The difference between women’s studies and other, traditional, departments becomes apparent when the theses, tutorials and “foundation courses” are examined. According to its syllabus, Women’s Studies 97, the sophomore tutorial, seeks “to provide the necessary intellectual tools for critically thinking through the multiplicities, problems, and promises of feminist theory and social practice alike.” Yet for a course dedicated to examining issues critically, surprisingly the tutorial’s syllabus lacks any semblance of a critical voice—none of Mansfield’s work on gender studies, nothing from Edmund Burke (a good counterpoint to John Stuart Mill’s The Subjection of Women) or Phyllis Schlafly.

Disturbed by these omissions, I talked to Professor Afsaneh Najmabadi, chair of the committee. “We don’t recognize our courses,” she told me, “from a point of view of ideological delineation.” Women’s studies, Najmabadi argued, is what the committee focuses on. But her argument cuts both ways. If the method for choosing books and articles for tutorials were truly devoid of ideology, it is downright puzzling why all of them would end up being liberal manifestoes on the topic. It is not as if feminist theory’s vociferous detractors have not produced a large body of work in their own right.

By comparison, one of Mansfield’s courses, “Topics in Political Philosophy: Manliness,” last offered in the spring, presents remarkable equity to feminism and its detractors. Simone de Beauvoir’s opus, The Second Sex, is followed by conservative Andrew Sullivan’s “On Testosterone.” Indeed, for a class run by the government department’s “lone conservative,” the syllabus is quite heavy on feminist literature. But such balanced evaluation does not seem to have a place within the Committee on Degrees in Women, Gender and Sexuality Studies—so much so that Mansfield’s course was not even cross-listed with the committee, despite being populated mostly by undergraduates and having a clear topical connection with the committee’s work.

At its heart, “women’s studies is about a way of producing knowledge,” Najmabadi told me. And that is what is perhaps most disturbing about the field.

By studying a foundation in feminist thought first, and then a multitude of other departmental topics second, women’s studies is necessarily tunnel-visioned. While history concentrators must reconcile numerous genres of history with one another in an attempt to determine “knowledge” from a set of facts, the women’s studies’ approach to history necessitates (per its very name) a primary focus on women. So while every history concentrator learns in tutorial to treat as specious works which approach history with, say, a gendered lens or any other agenda rather than a blank slate, women’s studies encourages its concentrators to take that very approach.

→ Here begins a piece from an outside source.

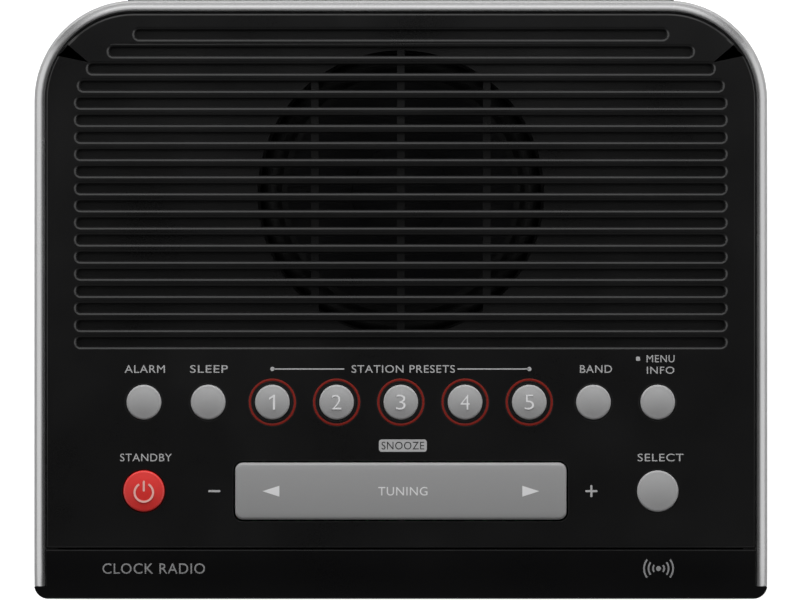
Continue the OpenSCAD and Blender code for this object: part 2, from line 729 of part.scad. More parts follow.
module dust_cap() {
    cap_r = 12;
    cap_h = 3;
    t = 0.35;
    base_z = cone_z(cap_r) + 0.1;
    sphere_r = (cap_r * cap_r + cap_h * cap_h) / (2 * cap_h);
    color("#2c2c30") on_speaker_axis() intersection() {
        difference() {
            translate([0, 0, base_z + cap_h - sphere_r]) sphere(r = sphere_r, $fn = 128);
            translate([0, 0, base_z + cap_h - sphere_r]) sphere(r = sphere_r - t, $fn = 128);
        }
        translate([0, 0, base_z]) cylinder(h = cap_h + 1, r = cap_r);
    }
}

module voice_coil() {
    color("#b06a35") on_speaker_axis() difference() {
        union() {
            translate([0, 0, -21]) cylinder(h = 11.3, r = cone_neck_r - 0.05);
            translate([0, 0, -21]) cylinder(h = 6, r = 10.75);
        }
        translate([0, 0, -30]) cylinder(h = 30, r = 10);
    }
}

module speaker_surround() {
    t = 0.45;
    mid_r = 31.85;
    roll_r = 2.4;
    inner_r = 27.8;
    glue = 0.03;
    function rim(a, r) = [mid_r - r * cos(a), -1.2 + 1.2 * (1 - cos(a)) / 2 + r * sin(a)];
    color("#161617") on_speaker_axis() rotate_extrude() polygon(concat(
        [[inner_r, cone_z(inner_r) + glue], [cone_edge_r, cone_z(cone_edge_r) + glue]],
        [for (a = [15:15:165]) rim(a, roll_r - t)],
        [[33.8, glue], [36.5, glue], [36.5, t], [34.4, t]],
        [for (a = [150:-15:30]) rim(a, roll_r)],
        [[29.2, cone_z(cone_edge_r) + t + 0.1], [inner_r, cone_z(inner_r) + t]]
    ));
}

module speaker_spider() {
    t = 0.35;
    r0 = cone_neck_r + 0.4;
    r1 = 24.9;
    rim_r = 25.5;
    waves = 4;
    steps = 32;
    function level(i) = -11.6 + 0.5 * sin(360 * waves * i / steps);
    color("#a9833f") on_speaker_axis() rotate_extrude()
        polygon(concat([for (i = [0:steps]) [r0 + (r1 - r0) * i / steps, level(i)]],
                       [[rim_r, level(steps)], [rim_r, level(steps) - t]],
                       [for (i = [steps:-1:0]) [r0 + (r1 - r0) * i / steps, level(i) - t]]));
}

module speaker_terminals() {
    color("#6e4a2a") on_speaker_axis() translate([-7, -38.2, -9.2]) difference() {
        cube([14, 1.2, 8.25]);
        for (x = [4, 10]) translate([x - 0.9, -1, 1.5]) cube([1.8, 4, 0.7]);
    }
    color("gold") on_speaker_axis() for (x = [-3, 3])
        translate([x - 0.88, -40.6, -7.68]) cube([1.76, 5, 0.66]);
}

// Two flat wires: forward off the tags, round one bend and down to their header
module speaker_leads() {
    t = 1.2;
    bend = 3;
    tag_y = speaker_y - 40.62;
    cy = tag_y - lead_reach;
    cz = speaker_z - 7.35 - bend;
    low = main_top + header_h + 0.02;
    function arc(r, from, to) = [for (i = [0:6]) let (a = from + (to - from) * i / 6) [cy + r * cos(a), cz + r * sin(a)]];
    for (x = [-3, 3]) color(x > 0 ? "#b3201c" : "#161616")
        translate([x - t / 2, 0, 0]) rotate([90, 0, 90]) linear_extrude(t) polygon(concat(
            [[tag_y, cz + bend + t / 2]], arc(bend + t / 2, 90, 180),
            [[cy - bend - t / 2, low], [cy - bend + t / 2, low]],
            arc(bend - t / 2, 180, 90), [[tag_y, cz + bend - t / 2]]
        ));
}

// ------------------------------------------------------------ volume control

module volume_wheel() {
    color("#202021") translate([wheel_x, wheel_y, wheel_z - wheel_t / 2]) difference() {
        cylinder(h = wheel_t, r = wheel_r);
        translate([0, 0, -1]) cylinder(h = wheel_t + 2, d = shaft_d + 0.04, $fn = 64);
        for (i = [0:wheel_teeth - 1])
            rotate([0, 0, 360 * i / wheel_teeth]) translate([wheel_r + 0.15, 0, -1]) cylinder(h = wheel_t + 2, r = 0.55, $fn = 16);
        translate([0, 0, wheel_t - 0.8]) difference() {
            cylinder(h = 2, r = wheel_r - 2);
            translate([0, 0, -1]) cylinder(h = 4, r = 5);
        }
    }
}

module volume_shaft() {
    color("silver") translate([wheel_x, wheel_y, wheel_z - wheel_t / 2 - 2.6])
        cylinder(h = wheel_t + 2.4, d = shaft_d, $fn = 64);
}

module volume_pot() {
    color("#4a5a50") translate([wheel_x, wheel_y, 0]) difference() {
        union() {
            translate([-5.5, -5.5, shelf_z + shelf_t + board_t]) cube([11, 11, 5]);
            translate([0, 0, shelf_z + shelf_t + board_t + 5 - tiny]) cylinder(h = 1 + tiny, d = 9, $fn = 64);
        }
        translate([0, 0, wheel_z - wheel_t / 2 - 3]) cylinder(h = 10, d = shaft_d + 0.1, $fn = 64);
    }
}

module volume_board() {
    color("#1d5c33") board(wheel_x - 10, wheel_y - 11.2, 16, 22.4, shelf_z + shelf_t, pot_screws);
}

// ------------------------------------------------------------ circuit boards

module main_board() {
    color("#1d5c33") board(-68, -42, 136, 84, main_z, main_posts);
}

// Screening can with its lid's raised edge
module tuner_module() {
    color("#b4b6b8") translate([-54, 2, main_top]) difference() {
        cube([34, 26, 5]);
        translate([1.5, 1.5, 4.4]) cube([31, 23, 2]);
    }
}

module amplifier_heatsink() {
    fins = 6;
    color("#55585c") translate([38, 8, main_top]) {
        cube([20, 8, 2]);
        for (i = [0:fins - 1]) translate([i * 20 / fins + 0.8, 0, 0]) cube([1.4, 8, 13]);
    }
}

module smoothing_capacitors() {
    color("#20242c") for (c = [[54, -16, 8, 13], [42, -22, 8, 13], [30, -16, 6.3, 11], [-56, -14, 6.3, 11]])
        translate([c[0], c[1], main_top]) cylinder(h = c[3], d = c[2], $fn = 48);
}

// Chip with its rows of leads
module control_chip() {
    color("#18191b") translate([4, 20, main_top]) {
        translate([-7, -7, 0.3]) cube([14, 14, 1.4]);
        for (a = [0:90:270], i = [-5:5])
            rotate([0, 0, a]) translate([6.9, i * 1.1 - 0.2, 0]) cube([1.4, 0.4, 0.7]);
    }
}

// Pin headers on the main board: centre and size of each
module board_connectors() {
    headers = [concat(key_header, [18, 5]), concat(lcd_header, [18, 5]), concat(lead_header, [11, 5]),
               [34, 36, 16, 5], [60, 2, 6, 9]];
    color("#e4e0d2") for (c = headers)
        translate([c[0] - c[2] / 2, c[1] - c[3] / 2, main_top]) cube([c[2], c[3], header_h]);
}

module lcd_glass() {
    color("#2c3a44") translate([0, 0, lens_z]) upright(lcd_frame_y + 0.95, 2.2) square([122.6, 40.6], center = true);
}

module lcd_frame() {
    color("#e8e8e6") translate([0, 0, lens_z]) difference() {
        upright(lcd_frame_y, lcd_frame_d) square([130, 47], center = true);
        upright(lcd_frame_y - 1, lcd_frame_d + 2) square([118, 36], center = true);
        upright(lcd_frame_y + 0.9, lcd_frame_d) square([123, 41], center = true);
    }
}

module backlight_diffuser() {
    color("#f2f4f5") translate([0, 0, lens_z]) upright(lcd_frame_y + 3.2, 3.4) square([122.6, 40.6], center = true);
}

module lcd_board() {
    color("#1d5c33") difference() {
        translate([0, 0, lens_z]) upright(lcd_board_y, board_t) round_rect(150, 47, 2);
        for (p = lcd_posts)
            translate([p[0], lcd_board_y - 1, p[1]]) rotate([-90, 0, 0]) cylinder(h = 5, d = 3.2, $fn = 32);
    }
}

// ------------------------------------------------------------------ sockets

module socket_board() {
    color("#1d5c33") board(-3, 50, 63, 18, socket_board_z, socket_posts);
}

module dc_socket() {
    base = socket_board_z + board_t;
    color("#141414") difference() {
        union() {
            translate([dc_x - 4.5, 56, base]) cube([9, 12, socket_z - base + 5]);
            translate([dc_x, 60, socket_z]) rotate([-90, 0, 0]) cylinder(h = rear_y - 60 - 0.4, d = 8);
        }
        translate([dc_x, 61, socket_z]) rotate([-90, 0, 0]) cylinder(h = 20, d = 5.7);
    }
    color("silver") translate([dc_x, 61 - tiny, socket_z]) rotate([-90, 0, 0]) cylinder(h = 10, d = 2, $fn = 48);
}

// Jack socket: the body stands on the board and the nose fills its hole in the plate
module jack_socket(x) {
    base = socket_board_z + board_t;
    difference() {
        union() {
            translate([x - 4, 56, base]) cube([8, 12, socket_z - base + 4]);
            translate([x, 60, socket_z]) rotate([-90, 0, 0]) cylinder(h = rear_y - 60 - 0.4, d = 6, $fn = 64);
        }
        translate([x, rear_y - 0.4 - jack_depth, socket_z]) rotate([-90, 0, 0]) cylinder(h = 20, r = jack_r, $fn = 64);
    }
}

module headphone_socket() color("#1f7a3d") jack_socket(phones_x);
module line_in_socket() color("#2b4f8f") jack_socket(line_in_x);

// Rubber bush where an aerial lead leaves the cabinet
module antenna_gland() {
    color("#0d0d0d") translate([gland_x, 0, socket_z]) rotate([-90, 0, 0]) difference() {
        union() {
            translate([0, 0, rear_y - plate_t - 1.6]) cylinder(h = 1.55, d = 8.6, $fn = 64);
            translate([0, 0, rear_y - plate_t - 1]) cylinder(h = plate_t + 0.8, d = 6, $fn = 64);
        }
        translate([0, 0, rear_y - 10]) cylinder(h = 12, r = 1.3, $fn = 48);
    }
}

// ------------------------------------------------------------------- screws

module cabinet_screws() {
    color("#8f9193") {
        for (p = cabinet_posts) translate([p[0], p[1], 14]) screw(16);
        for (p = panel_tabs) translate([p[0], p[1], tab_z]) screw(7.5);
    }
}

module bezel_and_rear_screws() {
    color("#3a3b3c") {
        for (p = bezel_tabs) translate([p[0], bezel_tab_y + 2, p[1]]) rotate([90, 0, 0]) screw(5);
        for (p = plate_screws) translate([p[0], rear_y - 1.28, p[1]]) rotate([90, 0, 0]) screw(4.5, 5.2, 1.1);
    }
}

module board_screws() {
    color("#8f9193") {
        for (p = key_board_posts) translate([p[0], p[1], board_top_z - board_t]) screw(8);
        for (p = main_posts) translate([p[0], p[1], main_top]) mirror([0, 0, 1]) screw(5);
        for (p = socket_posts) translate([p[0], p[1], socket_board_z + board_t]) mirror([0, 0, 1]) screw(8);
        for (p = pot_screws)
            translate([p[0], p[1], shelf_z + shelf_t + board_t]) mirror([0, 0, 1]) screw(3.8);
        for (p = lcd_posts) translate([p[0], lcd_board_y + board_t, p[1]]) rotate([90, 0, 0]) screw(6);
    }
}

module speaker_screws() {
    color("#8f9193") for (a = [45:90:315])
        translate([ear_r * cos(a), speaker_y + ear_r * sin(a), speaker_z - 0.92]) screw(6);
}

bottom_cover();
side_band();
top_panel();
front_bezel();
display_lens();
rear_plate();
rubber_feet();
small_key(0);  // alarm_key
small_key(1);  // sleep_key
small_key(2);  // preset_key_1
small_key(3);  // preset_key_2
small_key(4);  // preset_key_3
small_key(5);  // preset_key_4
small_key(6);  // preset_key_5
small_key(7);  // band_key
small_key(8);  // menu_key
standby_key();
select_key();
tuning_rocker();
rocker_pin();
preset_rings();
key_board();
key_switches();
ribbon_cables();
speaker_basket();
speaker_gasket();
speaker_front_plate();
speaker_magnet();
speaker_yoke();
speaker_cone();
dust_cap();
voice_coil();
speaker_surround();
speaker_spider();
speaker_terminals();
speaker_leads();
volume_wheel();
volume_shaft();
volume_pot();
volume_board();
main_board();
tuner_module();
amplifier_heatsink();
smoothing_capacitors();
control_chip();
board_connectors();
lcd_glass();
lcd_frame();
backlight_diffuser();
lcd_board();
socket_board();
dc_socket();
headphone_socket();
line_in_socket();
antenna_gland();
cabinet_screws();
bezel_and_rear_screws();
board_screws();
speaker_screws();
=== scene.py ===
"""Looks of a bedside table radio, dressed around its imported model.

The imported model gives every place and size. This script gives the surfaces: softened
mouldings, rounded keys, printed legends, a lit display and a finish for every node.
Sizes in the classes are in millimetres, and MM turns them into metres. On a copied
shell, edges that turn by more than CREASE degrees are sharp and by less than FLAT, flat.
"""

from __future__ import annotations

import json
import logging
import math
from collections.abc import Callable, Iterable, Sequence
from dataclasses import dataclass, field
from enum import Enum

import bmesh
import bpy
from mathutils import Matrix, Vector


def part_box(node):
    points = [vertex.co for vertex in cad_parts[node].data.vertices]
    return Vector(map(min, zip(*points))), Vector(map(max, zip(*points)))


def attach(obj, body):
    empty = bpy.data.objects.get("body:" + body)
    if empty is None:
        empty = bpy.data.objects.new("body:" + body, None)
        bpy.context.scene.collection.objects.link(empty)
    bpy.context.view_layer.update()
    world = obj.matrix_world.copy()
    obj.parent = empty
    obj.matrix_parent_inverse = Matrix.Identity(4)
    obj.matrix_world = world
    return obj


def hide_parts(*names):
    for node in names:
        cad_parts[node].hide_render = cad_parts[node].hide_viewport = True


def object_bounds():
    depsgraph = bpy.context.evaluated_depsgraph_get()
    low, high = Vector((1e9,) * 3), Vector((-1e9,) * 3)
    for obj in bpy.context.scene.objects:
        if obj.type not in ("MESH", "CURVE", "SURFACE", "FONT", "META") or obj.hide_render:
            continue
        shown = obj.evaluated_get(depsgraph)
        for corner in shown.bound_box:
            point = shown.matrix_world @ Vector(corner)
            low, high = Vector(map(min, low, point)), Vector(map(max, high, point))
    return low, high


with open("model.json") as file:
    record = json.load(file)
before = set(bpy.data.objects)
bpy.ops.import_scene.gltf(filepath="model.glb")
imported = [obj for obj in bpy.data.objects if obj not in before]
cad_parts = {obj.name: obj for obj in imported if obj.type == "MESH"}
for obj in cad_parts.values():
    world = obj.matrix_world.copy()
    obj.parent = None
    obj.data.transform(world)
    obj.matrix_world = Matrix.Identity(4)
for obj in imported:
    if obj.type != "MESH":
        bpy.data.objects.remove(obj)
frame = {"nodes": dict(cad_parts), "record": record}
CAD_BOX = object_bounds()

MM = 0.001
CABINET = "cabinet"
CREASE = 23.0
FLAT = 1.0
LOG = logging.getLogger("radio")
Point = tuple[float, float]


# ------------------------------------------------------------------ finishes


class Surface(Enum):
    """Kinds of surface that need a node layout of their own."""

    MOULDED = "moulded"
    BRUSHED = "brushed"
    WOVEN = "woven"
    TRACKED = "tracked"
    CLEAR = "clear"
    LIT = "lit"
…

It is striking that the work women’s studies and its concentrators have produced are not examined by other departments. In her oral examination, Moon Duchin ’96, the author of a thesis entitled “Math/Theory: Constructing a Feminist Epistemology of Mathematics,” would have experienced questions at the hands of feminist theorists, not mathematicians. And while applying feminist theory to math is one of the lengthiest reaches, even the more usual work of women’s studies (on history, sociology or art) deserve to be subjected to the same process of academic discourse that awaits the average history concentrator.

Nothing allows women’s studies to claim exclusivity by virtue of its concentrators’ special training in feminist theory. Indeed, that women’s studies is clearly endangered by groupthink (because it lacks any semblance of ideological balance in its readings) is all the more reason to subject what it produces to examination by a larger, more critical body of academics.

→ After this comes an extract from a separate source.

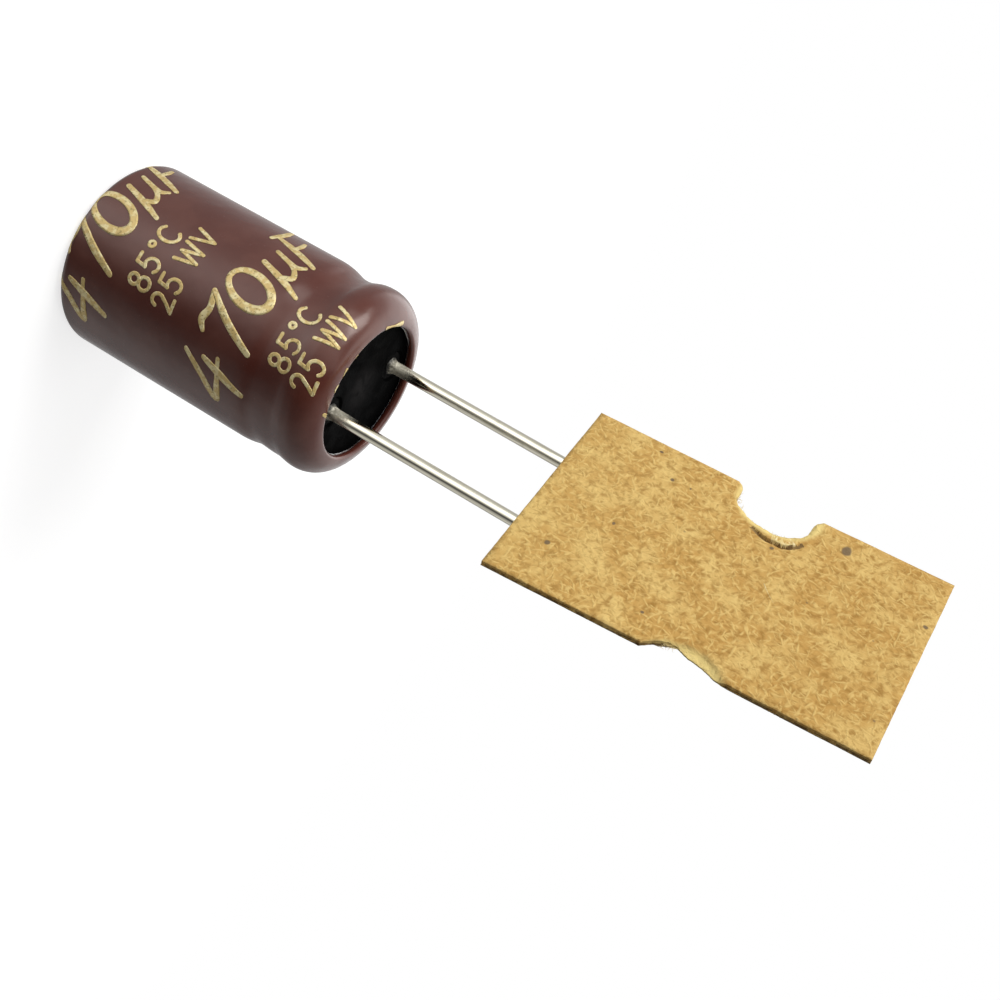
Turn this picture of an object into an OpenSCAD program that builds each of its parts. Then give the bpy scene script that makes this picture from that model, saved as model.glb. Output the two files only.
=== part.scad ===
// Radial aluminium electrolytic capacitor, standing on its closed end with its leads up.
// A cut piece of carrier card is still glued to the leads. Lengths are in millimetres.
// The origin is the centre of the resting end, +Z points to the leads and +X along their pitch.

/* [Can] */
// Outside diameter of the drawn can
can_d = 9.7; // [9.3:0.1:10.5]
// Height of the capacitor's body, over the sleeve
body_h = 15.7; // [15:0.1:21]
// Wall of the can
can_wall = 0.3; // [0.2:0.05:0.4]
// Outside radius of the rounded edge of the closed end
heel_r = 0.35; // [0.25:0.05:0.8]
// Outside radius of the curled mouth
curl_r = 1.29; // [1.1:0.01:1.4]
// Depth of the bead rolled into the can to grip the seal
bead_depth = 0.55; // [0.4:0.05:0.65]
// Radius at the floor of the bead
bead_floor_r = 0.5; // [0.4:0.05:0.7]
// Radius of the bead's shoulder on the mouth's side
bead_upper_r = 1.2; // [1:0.05:1.3]
// Radius of the bead's long shoulder on the body's side
bead_lower_r = 3; // [2.5:0.1:3.5]
// Straight band between the bead and the curled mouth
bead_land = 0.1; // [0.05:0.05:0.3]
// Length of each arm of the vent score in the closed end
score_len = 5.6; // [3:0.1:6.6]
// Width of the vent score
score_w = 0.25; // [0.15:0.05:0.5]
// Depth of the vent score
score_depth = 0.12; // [0.05:0.01:0.16]

/* [Sleeve] */
// Thickness of the shrunk sleeve
sleeve_t = 0.13; // [0.08:0.01:0.2]
// Width of the ring that the sleeve laps over the closed end
end_lap = 1.25; // [1:0.05:1.4]
// Radius of the arc in which the sleeve bridges the bead
bridge_r = 2.4; // [1.8:0.1:4]
// Depth by which the sleeve's edge tucks into the mouth
tuck = 0.22; // [0.1:0.02:0.3]

/* [Seal and leads] */
// Height of the rubber seal
bung_h = 4; // [3.6:0.1:4.4]
// Distance between the two leads
lead_pitch = 5; // [4.8:0.05:5.2]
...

It is highly disturbing that at least one of Mansfield’s declarations—the only one that can be factually verified—proves true. No conservative or anti-feminist speakers have been invited to speak at a women’s studies event in at least the past three or four years. Likewise, the courses required of concentrators hardly resemble the balance one receives in a history tutorial, or even the highly criticized Ec 10—where liberal articles are at least presented, even if balance is not attained. It’s time for women’s studies to undergo an examination itself, just as its concentrators’ theses deserve, and that scrutiny must be more thorough than a voice vote of the Faculty.

Travis R. Kavulla ’06 is a history concentrator in Mather House. His column appears on alternate Tuesdays.